The winds finally drop to 17 knots and turn favorable; we unrolled all of the genoa and after two more tacks we are able to finally make a straight shot into Garrucha. Two miles from port, the winds died completely so we prepared the boat for arrival and motored in. Instead of the 30 miles anticipated, we covered 42 with all of our tacking back and forth and we were ready to stop. Garrucha is a huge port, so large that visiting boats tie up along-side instead of Med style. I wasn’t prepared for that and my fenders were a bit too high, but the wooden railings on the pontoons made for a gentle landing. We heard that Garrucha is known for its jumbo shrimp so we headed out to find them, but after the day we had, we were too tired to go far and ended up having a rather disappointing paella. Friends following up behind us did find the famous shrimp and reported both being sick afterwards.

The weather report suggested that it wasn’t worth heading the 18 miles from Garrucha to Aguilas until the early afternoon when the winds turned more easterly instead of northeast and fully in the nose.
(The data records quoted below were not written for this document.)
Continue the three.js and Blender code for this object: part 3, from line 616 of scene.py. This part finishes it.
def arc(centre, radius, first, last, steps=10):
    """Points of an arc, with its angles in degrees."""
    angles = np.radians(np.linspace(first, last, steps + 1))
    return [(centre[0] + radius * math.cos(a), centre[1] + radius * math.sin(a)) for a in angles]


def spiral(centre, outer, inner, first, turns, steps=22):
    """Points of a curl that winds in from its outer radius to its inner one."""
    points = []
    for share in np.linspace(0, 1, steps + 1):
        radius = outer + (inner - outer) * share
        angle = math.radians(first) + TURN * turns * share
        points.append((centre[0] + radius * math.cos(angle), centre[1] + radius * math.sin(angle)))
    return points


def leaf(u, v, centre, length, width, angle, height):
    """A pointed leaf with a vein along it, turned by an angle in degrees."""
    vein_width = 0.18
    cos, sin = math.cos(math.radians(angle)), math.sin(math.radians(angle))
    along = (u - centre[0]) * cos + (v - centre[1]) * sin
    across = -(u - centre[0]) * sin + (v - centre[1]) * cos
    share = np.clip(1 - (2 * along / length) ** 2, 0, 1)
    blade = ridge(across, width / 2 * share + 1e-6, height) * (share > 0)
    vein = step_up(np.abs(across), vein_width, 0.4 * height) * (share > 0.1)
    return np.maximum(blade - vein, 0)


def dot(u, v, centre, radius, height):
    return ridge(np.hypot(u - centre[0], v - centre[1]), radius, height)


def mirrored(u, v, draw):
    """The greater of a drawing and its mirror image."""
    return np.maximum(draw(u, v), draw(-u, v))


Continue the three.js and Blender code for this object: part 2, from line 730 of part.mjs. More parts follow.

We headed out at noon and just as Patrick began bad-mouthing the Mediterranean and its lack of wind, the wind picked up steadily and rapidly from 9 knots to 17. The wind stayed between 16 and 18 knots most of the way, finishing the last two hours with 19 to 21 knots and the now infamous swell growing from 2 meters to 4. The east-going current against an East wind pushes up big wind-over-current waves that are quite chaotic. We were happy that we were able to make our course without tacking, but the price to pay was a rollercoaster ride in the 3 to 4 meter swell, complete with two water cascades pouring over the nose and completely soaking us both. As we were dripping, I tried to remind Patrick that people pay big money for this sort of treatment at water parks. He was not amused.

Heard on the vhf radio from Malaga: a pneumatic boat with 30 people aboard on fire, trying to reach the Spanish coast. We stopped complaining about getting sprayed. We very happily tucked into the relatively calm Aguilas bay, where we decided to anchor at the east end of the bay near the beach. There was good protection from the swell, but winds were still around 15 knots. They slowly died down to an occasional gust. I installed my riding sail and will have to look back at my own pictures to remember what line I used for the foot of the sail. All calmed down beautifully in the evening and we had a good night, despite going to bed with salt crystals in our hair. Beer and snacks well-deserved before cleaning up all the stuff that got thrashed around. 

The coastline here is gorgeous - mountain ranges plunging into lapis lazuli blue water, ruined castles on hilltops, white-washed perched villages.  Unfortunately, in 3-4 meters of swell, the few photos I attempted don't do it justice. 

Tomorrow’s weather promises a calm ride to Cartegena. 

Eat, sail, eat, sleep;   eat, sail, eat, sleep; etc.

Our first anchorage of the season, Aguilas harbor.

My riding sail kept us from swinging too much in the 15 knot winds.